One can therefore say that Niccolò Machiavelli’s linen was washed in Rimaggio and in Candeli.

In fact, since the 15th century, the bleacher activity was widespread around the Rio Maggiore, which dealt with whitening and sterilizing families’ clothes. A business crisis occurred for a time in the 17th century when the Florentines were forbidden to send the clothes for washing to the countryside to avoid the contagion of the plague in the suburban territory.

In the 19th century, the work of launderer began to develop also in Grassina where, in the period of Florence Capital, it recorded a huge increase so much there were over 300 employees engaged in this activity.

With a handcart, on a Monday morning, one would walk around the city to collect the dirty laundry from customers. In the afternoon, the women began soaking the clothes and then boiled them in basins with ash and lye. Washing and rinsing then took place, sometimes directly in the water flow of the river. For drying, they would wait for windy days to hang the clothes outdoors and in the sun, creating a spectacle of great white expanses as if it had snowed. After ironing with the legendary mangle bundles of clean laundry were prepared to be returned to customers.

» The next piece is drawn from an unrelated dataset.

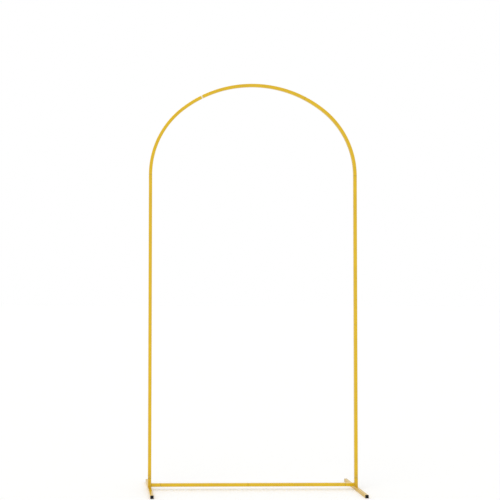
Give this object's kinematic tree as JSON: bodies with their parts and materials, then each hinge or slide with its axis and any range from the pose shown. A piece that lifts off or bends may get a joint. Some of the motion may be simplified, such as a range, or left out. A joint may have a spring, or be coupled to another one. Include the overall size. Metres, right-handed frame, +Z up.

Therefore, it was a long and arduous job that, in addition to the launderers, also involved the soapers and carpenters. The Petrioli family of Grassina built the wooden utensils for five generations: the ladles, stretchers and crates to kneel down at the river.

Grassina became the village of launderers par excellence, so much so that in 1955 the director Lionello Fabbri shot a documentary film about this profession which, suddenly, was replaced by washing machines until they disappeared altogether.

But in order to preserve their memory, on March 22nd, 2009, a monument to the laundress was inaugurated in Piazza Umberto, a bronze work by the sculptor Silvano Porcinai from Grassina: “A tribute not only to the figure of the woman, wife, mother, a tireless worker, but to the whole country.”